What the task requires:
The material below holds a span beginning at the line with "NODES[node].hide_render = NODES[node].hide_viewport" and ending at the line with "return at(x, BEATER_PIVOT[0]". Quote that span exactly, both ends included, and only that span.
** start Supplied records **
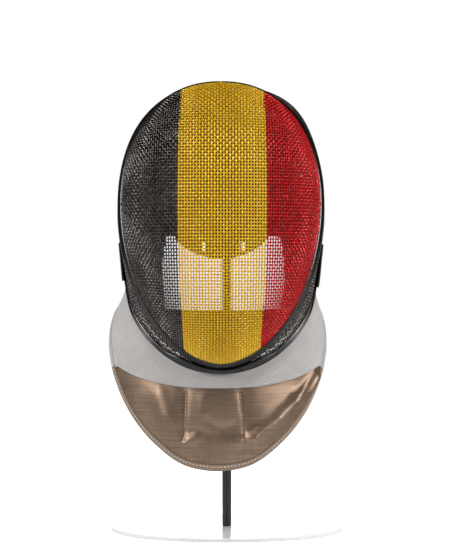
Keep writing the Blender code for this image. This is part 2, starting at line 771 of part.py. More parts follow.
def build_tongue(collection, cutters):
    """A padded tongue, thin along its sewn border, with two slots through its lower end."""
    front, back = [], []
    for row in range(TONGUE_ROWS + 1):
        share = row / TONGUE_ROWS
        ahead, behind = [], []
        for column in range(TONGUE_COLUMNS + 1):
            part = 2 * column / TONGUE_COLUMNS - 1
            here = tongue_point(part, share)
            across = tongue_point(part + SHARE_NUDGE, share) - tongue_point(part - SHARE_NUDGE, share)
            down = tongue_point(part, share + SHARE_NUDGE) - tongue_point(part, share - SHARE_NUDGE)
            on_border = row in (0, TONGUE_ROWS) or column in (0, TONGUE_COLUMNS)
            wall = TONGUE_EDGE_WALL if on_border else TONGUE_WALL
            out = down.cross(across).normalized() * wall / 2
            ahead.append(here - out)
            behind.append(here + out)
        front.append(ahead)
        back.append(behind)
    piece = place("rear_tongue", skin_mesh("rear_tongue", front, back), ["black_foam"], collection)
    for name, across in SLOT_PLACES.items():
        shape = bmesh.new()
        bmesh.ops.create_cube(shape, size=1)
        bmesh.ops.scale(shape, vec=SLOT_SIZE, verts=shape.verts)
        mesh = bpy.data.meshes.new(name)
        shape.to_mesh(mesh)
        shape.free()
        cutter = bpy.data.objects.new(name, mesh)
        cutter.location = (MASK_SHIFT + across, TONGUE_BOTTOM_DEPTH, SLOT_HEIGHT)
        cutter.hide_render = True
        cutter.display_type = "WIRE"
        cutters.objects.link(cutter)
        cut = piece.modifiers.new(name, "BOOLEAN")
        cut.object = cutter
        cut.operation = "DIFFERENCE"
        cut.solver = "EXACT"


def strap_end(height_share):
    """Where the strap leaves the trim, share 0 at its lower corner and 1 at its upper one."""
    angle = STRAP_ANGLES[1] + (STRAP_ANGLES[0] - STRAP_ANGLES[1]) * height_share
    return outer_edge(angle) + edge_direction(angle) * STRAP_CLEARANCE


def build_rear_strap(collection):
    """A strap round the back, which flares toward its ends."""
    columns = []
    for column in range(STRAP_COLUMNS + 1):
        turn = math.pi * column / STRAP_COLUMNS
        side = math.copysign(1, math.cos(turn))
        points = []
        for row in range(STRAP_ROWS + 1):
            share = row / STRAP_ROWS
            end = strap_end(share)
            across = end.x * abs(math.cos(turn))
            level = STRAP_BOTTOM + (STRAP_TOP - STRAP_BOTTOM) * share
            flare = ease((across - STRAP_FLARE_START) / (end.x - STRAP_FLARE_START))
            height = level + (end.z - level) * flare
            depth = end.y + (STRAP_BACK_DEPTH - end.y) * math.sin(turn)
            points.append(Vector((side * across, depth, height)))
        columns.append(points)
    piece = place("rear_strap", grid_mesh("rear_strap", columns), ["black_webbing"], collection)
    thicken(piece, STRAP_WALL)


def build_rod(collection):
    """The stand's rod and its domed cap under the crown pad, turned in one."""
    foot = BASE_THICKNESS + GAP
    profile = [
        (0, CAP_TOP),
        (CAP_FLAT_RADIUS, CAP_TOP - CAP_FLAT_DROP),
        (CAP_RADIUS, CAP_TOP - CAP_RIM_DROP),
        (CAP_RADIUS, CAP_TOP - CAP_RIM_DROP - CAP_RIM_HEIGHT),
        (ROD_RADIUS, ROD_SHOULDER),
        (ROD_RADIUS, foot),
        (0, foot),
    ]
    mesh = bpy.data.meshes.new("stand_rod")
    edges = [(index, index + 1) for index in range(len(profile) - 1)]
    mesh.from_pydata([(radius, 0, height) for radius, height in profile], edges, [])
    piece = place("stand_rod", mesh, ["black_steel"], collection, shifted=False)
    turn = piece.modifiers.new("turned", "SCREW")
    turn.steps = turn.render_steps = ROD_STEPS
    turn.use_merge_vertices = True
    turn.merge_threshold = WELD
    turn.use_smooth_shade = True


def build_base(collection):
    shape = bmesh.new()
    bmesh.ops.create_cone(
        shape,
        cap_ends=True,
        segments=BASE_SIDES,
        radius1=BASE_RADIUS,
        radius2=BASE_RADIUS,
        depth=BASE_THICKNESS,
        matrix=Matrix.Translation((0, 0, BASE_THICKNESS / 2)),
    )
    mesh = bpy.data.meshes.new("stand_base")
    shape.to_mesh(mesh)
    shape.free()
    piece = place("stand_base", mesh, ["white_steel"], collection, shifted=False)
    bevel = piece.modifiers.new("edge", "BEVEL")
    bevel.width = BASE_EDGE
    bevel.segments = 1
    bevel.limit_method = "ANGLE"


def build():
    clear_scene()
    parts = new_collection("fencing_mask_on_stand")
    cutters = new_collection("cutters")
    build_face(parts)
    build_seam_band(parts)
    build_side_mesh(parts)
    build_edge_trim(parts)
    build_ear_tabs(parts)
    build_bib(parts)
    build_binding(parts)
    build_pads(parts)
    build_chin_pad(parts)
    build_tongue(parts, cutters)
    build_rear_strap(parts)
    build_rod(parts)
    build_base(parts)


build()
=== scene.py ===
"""Looks of a fencing mask on a rod stand: woven wire, bound edges, a cloth bib and padding.

Metres, +Z up. The mask faces -Y. Stations round the mask are angles seen from the front:
0 at the crown, 90 at +X, 180 at the chin. Across is measured from the mask's middle plane.
"""
import functools
import math
from collections import namedtuple

import bmesh
import bpy
import numpy as np
from mathutils import Matrix, Vector, noise


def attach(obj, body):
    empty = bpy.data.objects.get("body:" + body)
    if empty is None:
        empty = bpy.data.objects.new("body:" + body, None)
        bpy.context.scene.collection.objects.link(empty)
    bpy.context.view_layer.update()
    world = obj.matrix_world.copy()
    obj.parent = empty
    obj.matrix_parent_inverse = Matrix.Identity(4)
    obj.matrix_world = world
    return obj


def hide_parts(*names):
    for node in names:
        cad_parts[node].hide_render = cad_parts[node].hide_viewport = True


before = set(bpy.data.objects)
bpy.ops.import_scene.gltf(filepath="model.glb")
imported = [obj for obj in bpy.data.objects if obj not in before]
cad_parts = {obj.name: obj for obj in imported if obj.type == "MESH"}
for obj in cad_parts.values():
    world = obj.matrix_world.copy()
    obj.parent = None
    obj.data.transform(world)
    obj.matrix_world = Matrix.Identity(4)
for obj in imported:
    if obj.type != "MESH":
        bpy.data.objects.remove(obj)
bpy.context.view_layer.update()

BODY = "root"
GAP = 0.0003
SEAT_GAP = 1.5 * GAP
QUARTER = math.pi / 2

# Small steps in degrees and in share of a wall, for directions on the surfaces
NUDGE = 0.4
SHARE_NUDGE = 0.01
END_SHARE = 0.03

# ---- The mask's sizes, the same as the solids' ----
MASK_SHIFT = -0.0058
FACE_HALF_WIDTH = 0.0966
WIDEST_HEIGHT = 0.324
CROWN_RISE = 0.1199
CHIN_DROP = 0.154
CROWN_POWER = 2.2
CHIN_POWER = 1.9
SEAM_TOP_DEPTH = -0.030
SEAM_SLOPE = -0.035
SEAM_CHIN_SWEEP = -0.023
DOME_DEPTH = 0.075
DOME_CHIN_CUT = 0.40
MESH_WALL = 0.002
STRIPE_HALF = 0.0425
STRIPE_SHIFT = 0.0014
STRIPE_CROWN_TAPER = 0.0025
STRIPE_CHIN_TAPER = 0.0065

BAND_WIDTH = 0.009
BAND_WALL = 0.0035
BAND_CROWN = 0.0006
LAY_CROWN = -8.0
LAY_EAR = 17.0
LAY_JAW = 20.0
LAY_REACH = 60
LAY_JAW_START = 80
LAY_JAW_REACH = 60
TRIM_WIDTH = 0.009
TRIM_WALL = 0.005
TRIM_CLOSE_ANGLE = 150
CHIN_JOIN_ANGLE = 166
CROWN_SWELL = 0.011
EAR_SWELL = 0.003
JAW_SWELL = 0.001
CROWN_SWELL_POWER = 1.5
JAW_SWELL_START = 95
JAW_SWELL_REACH = 40
RIGHT_SWELL = 0.010
RIGHT_SWELL_ANGLE = 33
RIGHT_SWELL_SPREAD = 22

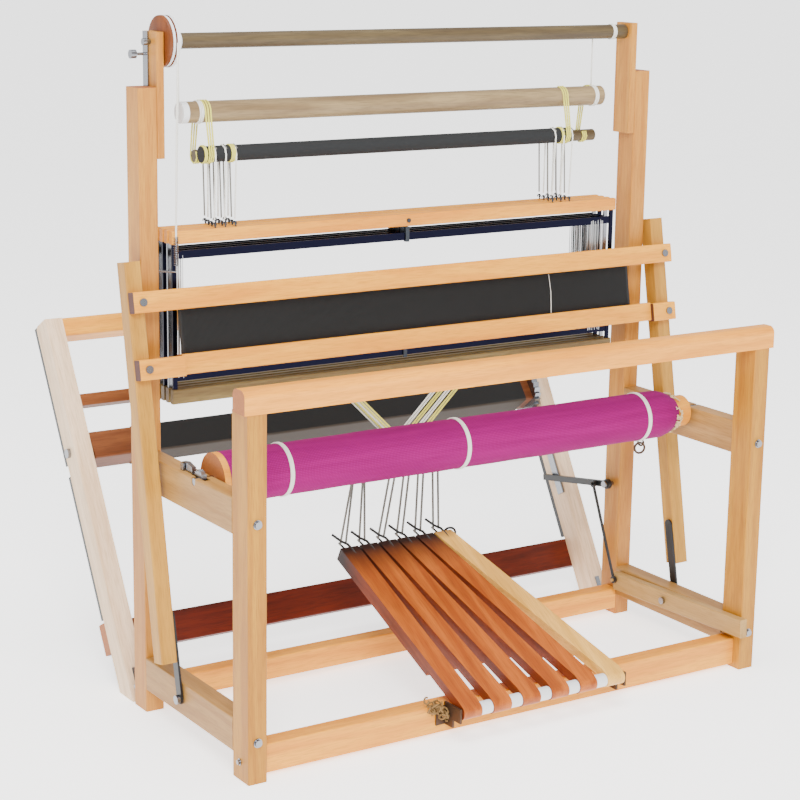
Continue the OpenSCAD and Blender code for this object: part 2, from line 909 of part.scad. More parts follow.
// Treadle k: a bar with a rounded nose on the axle, relieved over the front rail, and a steel tie hook
module treadle(k) {
    x0 = treadle_x_front(k);
    skew = treadle_x_rear(k) - x0;
    half = treadle_w / 2;
    color([0.82, 0.55, 0.34])
        difference() {
            translate([0, front_y + axle_d, axle_z])
                rotate([treadle_slope, 0, 0])
                    union() {
                        translate([x0 - half, 0, 0])
                            rotate([0, 90, 0])
                                cylinder(r = treadle_t / 2, h = treadle_w);
                        translate([0, 0, -treadle_t / 2])
                            linear_extrude(treadle_t)
                                polygon([[x0 - half, 0], [x0 + half, 0], [x0 + half, skew_from],
                                    [x0 + half + skew, treadle_len], [x0 - half + skew, treadle_len],
                                    [x0 - half, skew_from]]);
                    }
            translate([0, front_y + axle_d, axle_z])
                rotate([treadle_slope, 0, 0])
                    translate([x0 - 2 * half, notch_from, -treadle_t / 2 - 1])
                        cube([4 * half, notch_to - notch_from, notch_deep + 1]);
            rod_along_x([x0 - half - 1, x0 + half + 1], [axle_d, axle_z], axle_r + run_clear);
        }
    color(STEEL)
        strand([treadle_x_rear(k), axle_d + (treadle_len - 6) * cos(treadle_slope), hook_z() - 6],
            [treadle_x_rear(k), hook_d() + hook_len - 14, hook_z() + 4], hook_r);
}

module treadle_1() {
    treadle(1);
}

module treadle_2() {
    treadle(2);
}

module treadle_3() {
    treadle(3);
}

module treadle_4() {
    treadle(4);
}

module treadle_5() {
    treadle(5);
}

module treadle_6() {
    treadle(6);
}

front_post_left();
front_post_right();
breast_beam();
front_rail();
side_rails();
upper_rails();
castle_posts();
castle_extensions();
castle_rail();
castle_strap();
treadle_axle();
treadle_spacers();
frame_bolts();
fold_hinges();
harness_cords();
regulator_spring();
cloth_beam();
cloth_roll();
cloth_ratchet();
cloth_pawl();
rear_leg_left();
rear_leg_right();
back_beam();
rear_rail();
rear_spreader();
leg_straps();
warp_beam();
warp_apron();
warp_ratchet();
brake_pedal();
brake_rod();
brake_lever();
sword_left();
sword_right();
handtree();
race_beam();
reed();
sword_straps();
top_shaft();
shaft_disk();
lift_cords();
upper_roller();
front_roller_cords();
front_roller();
rear_roller_cords();
rear_roller();
shaft_1();
shaft_2();
shaft_3();
shaft_4();
heddles_1();
heddles_2();
heddles_3();
heddles_4();
treadle_1();
treadle_2();
treadle_3();
treadle_4();
treadle_5();
treadle_6();
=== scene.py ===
"""Looks of the folding counterbalance floor loom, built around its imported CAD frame."""

import math
import random

import bpy
from mathutils import Matrix, Vector


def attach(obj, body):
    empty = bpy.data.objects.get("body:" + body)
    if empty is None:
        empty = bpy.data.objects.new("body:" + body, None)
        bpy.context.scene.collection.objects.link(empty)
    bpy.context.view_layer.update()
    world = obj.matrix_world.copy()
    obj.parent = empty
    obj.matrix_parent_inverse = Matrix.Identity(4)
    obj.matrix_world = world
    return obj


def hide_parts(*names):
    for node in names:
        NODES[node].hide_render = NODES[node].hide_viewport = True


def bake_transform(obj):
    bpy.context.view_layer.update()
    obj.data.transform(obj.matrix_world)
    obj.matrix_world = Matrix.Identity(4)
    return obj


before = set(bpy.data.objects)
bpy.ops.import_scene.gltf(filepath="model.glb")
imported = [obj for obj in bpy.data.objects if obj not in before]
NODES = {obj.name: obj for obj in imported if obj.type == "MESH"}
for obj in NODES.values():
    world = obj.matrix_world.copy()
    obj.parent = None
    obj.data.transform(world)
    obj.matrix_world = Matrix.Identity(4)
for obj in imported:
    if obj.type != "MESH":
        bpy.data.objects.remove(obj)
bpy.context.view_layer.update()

# Millimetres and degrees. A pair is (depth behind the front posts' front face, height)
FRONT_Y = -407.0
BEATER_LEAN = 10.4
BEATER_PIVOT = (238, 73)
LEG_LEAN = 29.2
LEG_FOOT_DEPTH = 435
TREADLE_SLOPE = 27.5
TREADLE_AXLE = (-22, 54)
TREADLE_REACH = 427
SHAFT_DEPTHS = [377, 395, 413, 431]
TREADLE_REAR_X = [-152 + 41.5 * i for i in range(6)]
TOP_SHAFT = (403.5, 1183)
TOP_SHAFT_R = 13
UPPER_ROLLER = (404, 1062)
UPPER_R = 18.5
FRONT_ROLLER = (386, 991)
FRONT_R = 14
REAR_ROLLER = (424, 984)
REAR_R = 11
CLOTH_BEAM = (190, 472)
CLOTH_CORE_R = 30.2
LIFT_CORD_DEPTH = TOP_SHAFT[0] + TOP_SHAFT_R + 2
SHAFT_SIDES_X = (-488, 464)
MIDDLE_X = -12

SHAFT_BODIES = [f"shaft_{k}_body" for k in range(1, 5)]
TREADLE_BODIES = [f"treadle_{t}_body" for t in range(1, 7)]


# ---------------------------------------------------------------- places

def at(x, depth, z):
    """A place in the loom, in metres, from millimetres across, behind the front posts and up."""
    return Vector((x, depth + FRONT_Y, z)) / 1000


def on_beater(x, y, z):
    """A place on the beater: y behind the swords' front line, z up the swords from their pivot."""
    c, s = math.cos(math.radians(BEATER_LEAN)), math.sin(math.radians(BEATER_LEAN))
    return at(x, BEATER_PIVOT[0] + y * c + z * s, BEATER_PIVOT[1] - y * s + z * c)


def behind_leg(place):
    """How far a place, in metres, lies behind the back legs' front line, in millimetres."""
    lean = math.radians(LEG_LEAN)
    depth = place.y * 1000 - FRONT_Y - LEG_FOOT_DEPTH
    return depth * math.cos(lean) - place.z * 1000 * math.sin(lean)


# ---------------------------------------------------------------- camera, light, floor

def make_camera():
    camera = bpy.data.objects.new("camera", bpy.data.cameras.new("camera"))
    bpy.context.scene.collection.objects.link(camera)
    camera.data.sensor_width = 36
    camera.data.lens = 93.57
    turn = (
        Matrix.Rotation(-0.575, 4, "Z")
        @ Matrix.Rotation(math.pi / 2 - 0.2289, 4, "X")
        @ Matrix.Rotation(0.01495, 4, "Z")
    )
    camera.matrix_world = Matrix.Translation(at(-2078.3, -2797.5, 1395.3)) @ turn
    camera.data.clip_end = 200
    bpy.context.scene.camera = camera


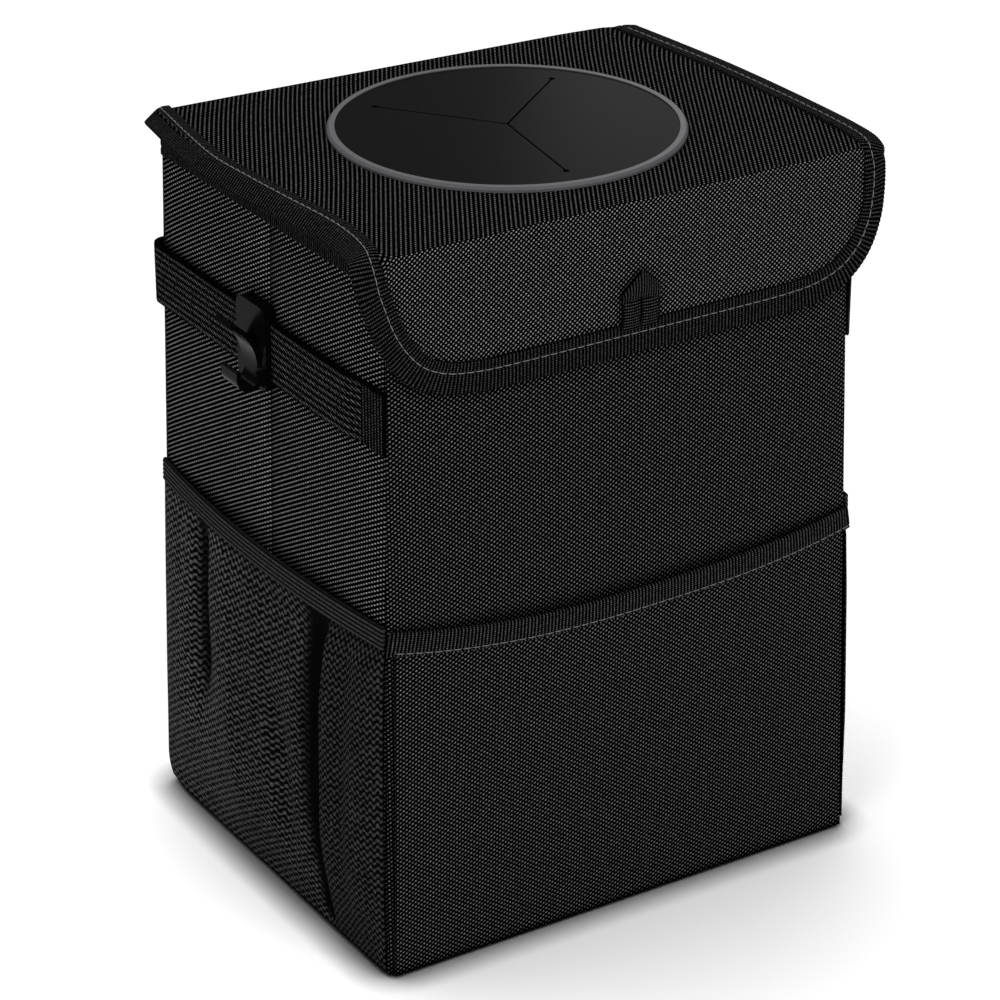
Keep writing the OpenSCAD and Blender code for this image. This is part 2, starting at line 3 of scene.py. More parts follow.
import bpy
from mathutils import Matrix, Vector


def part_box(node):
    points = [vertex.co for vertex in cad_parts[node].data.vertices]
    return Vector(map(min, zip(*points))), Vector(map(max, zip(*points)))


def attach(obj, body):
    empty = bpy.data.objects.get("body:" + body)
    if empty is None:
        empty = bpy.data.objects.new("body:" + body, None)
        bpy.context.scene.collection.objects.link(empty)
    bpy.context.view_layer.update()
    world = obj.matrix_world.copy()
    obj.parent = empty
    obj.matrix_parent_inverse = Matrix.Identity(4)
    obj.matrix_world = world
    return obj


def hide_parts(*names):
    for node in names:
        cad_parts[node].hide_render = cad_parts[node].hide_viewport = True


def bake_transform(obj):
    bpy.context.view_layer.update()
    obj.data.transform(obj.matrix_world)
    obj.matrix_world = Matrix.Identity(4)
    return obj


bl_info = {
    "name": "Lidded fabric car bin",
    "version": (1, 0, 0),
    "blender": (4, 5, 0),
    "location": "3D View > Sidebar > Fabric Bin",
    "description": "Sews the cloth, tapes, pockets and strap of the bin round its CAD frame",
    "category": "Object",
}

from contextlib import contextmanager
from math import cos, exp, pi, radians, sin, sqrt

import bmesh
import bpy
import numpy as np
from mathutils import Vector

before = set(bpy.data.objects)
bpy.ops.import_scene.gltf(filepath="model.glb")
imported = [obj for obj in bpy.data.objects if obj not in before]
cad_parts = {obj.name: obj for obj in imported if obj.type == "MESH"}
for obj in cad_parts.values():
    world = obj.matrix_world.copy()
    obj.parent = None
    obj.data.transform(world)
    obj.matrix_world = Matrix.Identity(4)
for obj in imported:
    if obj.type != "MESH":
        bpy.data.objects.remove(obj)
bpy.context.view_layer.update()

MM = 0.001

# Outside sizes of the body in millimetres, as part.scad has them
BASE_W, BASE_D = 213.0, 178.0
RIM_W, RIM_D = 199.5, 167.0
WALL_H = 286.0
# Radius at which the front and back cloth wraps round a corner, over its cord
WRAP = 1.25
# The side walls' cloth starts this far from a corner
CORNER_INSET = 1.9
PANEL_LOW, PANEL_HIGH = 0.45, 285.6
# Height of the seam under the rim's tape
RIM_SEAM = WALL_H - 13
# How far the back spreads at the rim, and how far its corners are pulled in at the base
BACK_SPREAD, CORNER_PULL = 2.0, 1.9
# Top of the lid's cloth, and the fold where it turns down into the flap
LID_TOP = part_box("lid_panel")[1].z / MM
CREASE_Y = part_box("lid_panel")[0].y / MM
HINGE_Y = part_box("lid_panel")[1].y / MM
FLAP_FACE_Y = CREASE_Y - 0.8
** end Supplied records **
Task answer:
        NODES[node].hide_render = NODES[node].hide_viewport = True


def bake_transform(obj):
    bpy.context.view_layer.update()
    obj.data.transform(obj.matrix_world)
    obj.matrix_world = Matrix.Identity(4)
    return obj


before = set(bpy.data.objects)
bpy.ops.import_scene.gltf(filepath="model.glb")
imported = [obj for obj in bpy.data.objects if obj not in before]
NODES = {obj.name: obj for obj in imported if obj.type == "MESH"}
for obj in NODES.values():
    world = obj.matrix_world.copy()
    obj.parent = None
    obj.data.transform(world)
    obj.matrix_world = Matrix.Identity(4)
for obj in imported:
    if obj.type != "MESH":
        bpy.data.objects.remove(obj)
bpy.context.view_layer.update()

# Millimetres and degrees. A pair is (depth behind the front posts' front face, height)
FRONT_Y = -407.0
BEATER_LEAN = 10.4
BEATER_PIVOT = (238, 73)
LEG_LEAN = 29.2
LEG_FOOT_DEPTH = 435
TREADLE_SLOPE = 27.5
TREADLE_AXLE = (-22, 54)
TREADLE_REACH = 427
SHAFT_DEPTHS = [377, 395, 413, 431]
TREADLE_REAR_X = [-152 + 41.5 * i for i in range(6)]
TOP_SHAFT = (403.5, 1183)
TOP_SHAFT_R = 13
UPPER_ROLLER = (404, 1062)
UPPER_R = 18.5
FRONT_ROLLER = (386, 991)
FRONT_R = 14
REAR_ROLLER = (424, 984)
REAR_R = 11
CLOTH_BEAM = (190, 472)
CLOTH_CORE_R = 30.2
LIFT_CORD_DEPTH = TOP_SHAFT[0] + TOP_SHAFT_R + 2
SHAFT_SIDES_X = (-488, 464)
MIDDLE_X = -12

SHAFT_BODIES = [f"shaft_{k}_body" for k in range(1, 5)]
TREADLE_BODIES = [f"treadle_{t}_body" for t in range(1, 7)]


# ---------------------------------------------------------------- places

def at(x, depth, z):
    """A place in the loom, in metres, from millimetres across, behind the front posts and up."""
    return Vector((x, depth + FRONT_Y, z)) / 1000


def on_beater(x, y, z):
    """A place on the beater: y behind the swords' front line, z up the swords from their pivot."""
    c, s = math.cos(math.radians(BEATER_LEAN)), math.sin(math.radians(BEATER_LEAN))
    return at(x, BEATER_PIVOT[0] + y * c + z * s, BEATER_PIVOT[1] - y * s + z * c)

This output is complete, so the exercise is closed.